Not just this, but on principle, I also think you should be able to read an ebuild and compute the url to download the file from the mirrors without any extra knowledge (especially downloading the distfile).
> Using filename hashes has proven to provide a similar balance > to using file hashes. Furthermore, since filenames are known up front > this solution does not suffer from the both listed problems. While > hashes need to be computed manually, hashing short string should not > cause any performance problems. > > .. figure:: glep-0075-extras/by-filename.png > > Distribution of distfiles by first character of filenames > > .. figure:: glep-0075-extras/by-csum.png > > Distribution of distfiles by first hex-digit of checksum > (x --- content checksum, + --- filename checksum) > > .. figure:: glep-0075-extras/by-csum2.png > > Distribution of distfiles by two first hex-digits of checksum > (x --- content checksum, + --- filename checksum)
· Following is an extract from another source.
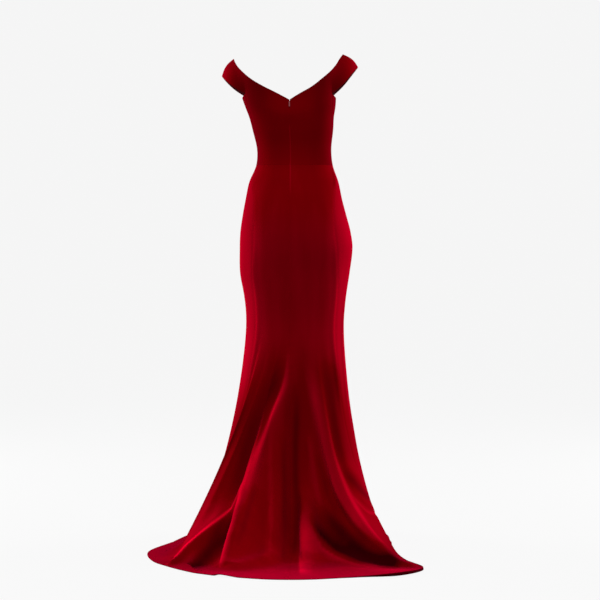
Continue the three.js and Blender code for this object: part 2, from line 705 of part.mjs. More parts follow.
function tapeGeometry(sections) {
  const points = [];
  for (const section of sections) {
    for (const depth of [CLOTH + TAPE.gap, CLOTH + TAPE.gap + TAPE.thick]) {
      for (const { point, normal } of section) points.push(point.clone().addScaledVector(normal, -depth));
    }
  }
  // Each section is a ring of six points: three outer from right to left, then three inner
  const ring = [0, 1, 2, 5, 4, 3];
  const triangles = [];
  for (let r = 0; r + 1 < sections.length; r += 1) {
    ring.forEach((from, n) => {
      const to = ring[(n + 1) % 6];
      const a = r * 6 + from;
      const b = r * 6 + to;
      triangles.push([a, b + 6, a + 6], [a, b, b + 6]);
    });
  }
  const cap = (base, turned) => {
    for (const [a, b, c] of [[0, 1, 4], [0, 4, 3], [1, 2, 5], [1, 5, 4]]) {
      triangles.push(turned ? [base + a, base + c, base + b] : [base + a, base + b, base + c]);
    }
  };
  cap(0, true);
  cap((sections.length - 1) * 6, false);
  return indexed(points, triangles);
}

const wasm = await Module();
wasm.setup();

function solidOf(geometry) {
  const bare = geometry.clone();
  for (const name of Object.keys(bare.attributes)) if (name !== "position") bare.deleteAttribute(name);
  const merged = mergeVertices(bare, 1e-4);
  return new wasm.Manifold(
    new wasm.Mesh({
      numProp: 3,
      vertProperties: new Float32Array(merged.getAttribute("position").array),
      triVerts: new Uint32Array(merged.index.array),
    }),
  );
}

function geometryOf(solid) {
  const mesh = solid.getMesh();
  const geometry = new THREE.BufferGeometry();
  geometry.setAttribute("position", new THREE.BufferAttribute(new Float32Array(mesh.vertProperties), 3));
  geometry.setIndex([...mesh.triVerts]);
  geometry.computeVertexNormals();
  return geometry;
}

const extruded = (shape, depth) => {
  return new THREE.ExtrudeGeometry(shape, { depth, bevelEnabled: false, curveSegments: ROUND_STEPS });
};

// A flat outline with thickness along X: the shape's x is Y and its y is Z
function sideways(shape, thick) {
  const geometry = extruded(shape, thick);
  geometry.translate(0, 0, -thick / 2);
  geometry.rotateX(Math.PI / 2);
  geometry.rotateZ(Math.PI / 2);
  return geometry;
}

// The slider's body lies behind the seam; its lug reaches out with a round eye for the pull's pin
function sliderGeometry(axis, face) {
  const back = face - CLOTH - SLIDER.gap;
  const body = new THREE.BoxGeometry(SLIDER.width, SLIDER.depth, SLIDER.height);
  body.translate(axis.x, back - SLIDER.depth / 2, SLIDER.low + SLIDER.height / 2);
  const inwards = back - LUG.sunk - axis.y;
  const shape = new THREE.Shape();
  shape.moveTo(inwards, -LUG.half);
  shape.lineTo(0, -LUG.half);
  shape.absarc(0, 0, LUG.half, -Math.PI / 2, Math.PI / 2, false);
  shape.lineTo(inwards, LUG.half);
  shape.closePath();
  const eye = new THREE.Path();
  eye.absarc(0, 0, LUG.hole, 0, Math.PI * 2, true);
  shape.holes.push(eye);
  const lug = sideways(shape, LUG.thick).translate(axis.x, axis.y, axis.z);
  return geometryOf(solidOf(body).add(solidOf(lug)));
}

// The pull is a flat drop with a slot at its top; its pin crosses the slot through the lug's eye
function pullGeometry(axis) {
  const half = PULL.width / 2;
  const slot = PULL.slot / 2;
  const tip = -PULL.length + PULL.crown;
  const shape = new THREE.Shape();
  shape.moveTo(slot, PULL.crown);
  shape.lineTo(slot, -PULL.notch);
  shape.lineTo(-slot, -PULL.notch);
  shape.lineTo(-slot, PULL.crown);
  shape.lineTo(-half + 2 * PULL.taper, PULL.crown);
  shape.lineTo(-half + PULL.taper, -PULL.notch);
  shape.lineTo(-half, tip + half);
  shape.absarc(0, tip + half, half, Math.PI, Math.PI * 2, false);
  shape.lineTo(half - PULL.taper, -PULL.notch);
  shape.lineTo(half - 2 * PULL.taper, PULL.crown);
  shape.closePath();
  const plate = extruded(shape, PULL.thick);
  plate.translate(0, 0, -PULL.thick / 2);
  plate.rotateX(Math.PI / 2);
  const pin = new THREE.CylinderGeometry(PULL.pin, PULL.pin, PULL.slot + 2 * PULL.pinSunk, ROUND_STEPS);
  pin.rotateZ(Math.PI / 2);
  return geometryOf(solidOf(plate).add(solidOf(pin))).translate(axis.x, axis.y, axis.z);
}

const material = (color, roughness, metalness) => {
  return new THREE.MeshStandardMaterial({ color, roughness, metalness });
};
const VELVET = material(0x8c0018, 0.85, 0);
const ZIP_TAPE = material(0x4a0008, 0.8, 0);
const ZIP_METAL = material(0x8a3a42, 0.45, 0.3);
const gown = new THREE.Group();

function place(name, geometry, finish) {
  const mesh = new THREE.Mesh(geometry, finish.clone());
  mesh.name = name;
  gown.add(mesh);
}

const bodice = buildBodice();
const bodiceNormals = bodice.normals();
for (const name of ["back_left", "side_left", "front", "side_right", "back_right"]) {
  const panel = `bodice_${name}`;
  place(panel, panelGeometry(bodice, bodiceNormals, panel), VELVET);
}
const skirt = buildSkirt();
const skirtNormals = skirt.normals();
for (const name of ["back_left", "side_left", "front", "side_right", "back_right"]) {
  const panel = `skirt_${name}`;
  place(panel, panelGeometry(skirt, skirtNormals, panel, FLOOR), VELVET);
}

const zipParts = [
  { cloth: bodice, normals: bodiceNormals },
  { cloth: skirt, normals: skirtNormals },
];
place("zip_tape", tapeGeometry(tapeSections(zipParts)), ZIP_TAPE);
const [upperSeam, lowerSeam] = [0, 1].map((r) => bodice.points[bodice.zipRows[r][1]]);
const seamAt = upperSeam.clone().lerp(lowerSeam, (upperSeam.z - LUG.up) / (upperSeam.z - lowerSeam.z));
const pullAxis = new THREE.Vector3(seamAt.x, seamAt.y + LUG.reach, LUG.up);
place("zip_slider", sliderGeometry(pullAxis, seamAt.y), ZIP_METAL);
place("zip_pull", pullGeometry(pullAxis), ZIP_METAL);

export default gown;
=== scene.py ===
import math

import bpy
import numpy as np
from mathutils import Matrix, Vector, kdtree


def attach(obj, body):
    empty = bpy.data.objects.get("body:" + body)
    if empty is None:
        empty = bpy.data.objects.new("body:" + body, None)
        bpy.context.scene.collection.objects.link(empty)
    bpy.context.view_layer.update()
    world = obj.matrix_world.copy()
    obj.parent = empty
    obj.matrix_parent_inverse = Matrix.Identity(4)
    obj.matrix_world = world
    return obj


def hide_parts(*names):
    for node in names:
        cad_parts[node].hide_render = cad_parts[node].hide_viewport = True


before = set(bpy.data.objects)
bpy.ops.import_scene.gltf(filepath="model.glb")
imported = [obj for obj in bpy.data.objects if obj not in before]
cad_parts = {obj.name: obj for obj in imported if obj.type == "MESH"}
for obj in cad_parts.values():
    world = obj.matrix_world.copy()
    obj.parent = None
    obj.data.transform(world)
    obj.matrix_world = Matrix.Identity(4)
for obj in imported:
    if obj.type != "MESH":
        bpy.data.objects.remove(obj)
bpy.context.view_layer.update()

# Bodice: five panels of crimson stretch velvet, the two backs and the front cut in one with the wide
# off-shoulder bands. They are seamed at the sides of the back and of the front, on top of the bands and
# down the centre back, where the zip is let in, and the V and the bands have turned edges. Sizes are in
# mm from the waist seam: x to the left of the photo, y to the back and z up.
CLOTH = 1.6
SEAM_GAP = 0.3
SHOULDER_MIDDLE = 17
TUBE_TOP_MIDDLE = 150
TUBE_TOP_CORNER = 217
TUBE_TOP_CURVE = 1.5
ARMHOLE_SCOOP = 10
CUP = {"out": 84, "z": 156, "radius": 56, "depth": 13, "steep": 1.4}

# Cross sections of the body of the gown: height over the waist seam, middle, half width, depth of the
# back and of the front, and fullness of the corners
SECTIONS = np.array([
    # z, x, half, back, front, square
    (-513, -1, 151, 84, 84, 2.1),
    (-457, -2, 152, 86, 86, 2.1),
    (-404, -2, 158, 92, 90, 2.1),
    (-332, -1, 170, 102, 96, 2.1),
    (-255, -5, 175, 115, 100, 2.2),
    (-205, -3, 171, 120, 104, 2.2),
    (-155, 0, 161, 118, 107, 2.2),
    (-106, 2, 150, 108, 107, 2.2),
    (-50, 2, 138, 91, 103, 2.2),
    (0, 0, 119, 77, 97, 2.2),
    (50, 1, 115, 76, 97, 2.3),
    (112, 5, 125, 86, 116, 2.4),
    (149, 9, 131, 92, 130, 2.5),
    (183, 13, 140, 95, 130, 2.6),
    (217, 18, 147, 95, 119, 2.6),
    (230, 20, 150, 94, 112, 2.6),
])

# Seams round the gown as angles from the centre back, growing toward the left of the photo
SEAMS = np.array([
    # z, centre back, back left, front left, front right, back right
    (-513, 5.6, 49, 130, 230, 310),
    (-404, 5.2, 49, 131, 229, 308),
    (-230, 4.9, 46, 133, 227, 318),
    (-106, 4.8, 53, 126, 234, 307),
    (-40, 4.8, 71, 109, 251, 289),
    (0, 4.8, 77, 106, 254, 283),
    (112, 2.6, 70, 112, 248, 290),
    (217, 0, 61, 117, 243, 299),
    (230, 0, 61, 117, 243, 299),
])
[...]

do you have an easy way to calculate how big the distfiles are per category or cat/pkg? i'd be interested to see.
> Backwards Compatibility > ======================= > Mirror compatibility > -------------------- > The mirrored files are propagated to other mirrors as opaque directory > structure. Therefore, there are no backwards compatibility concerns > on the mirroring side. > > Backwards compatibility with existing clients is detailed > in `migrating mirrors to the hashed structure`_ section. Backwards > compatibility with the old clients will be provided by preserving > the flat structure during the transitional period.
Even if there was no transition, things wouldnt be terrible because portage would fall back to just downloading from SRC_URI directly if the mirrors fail.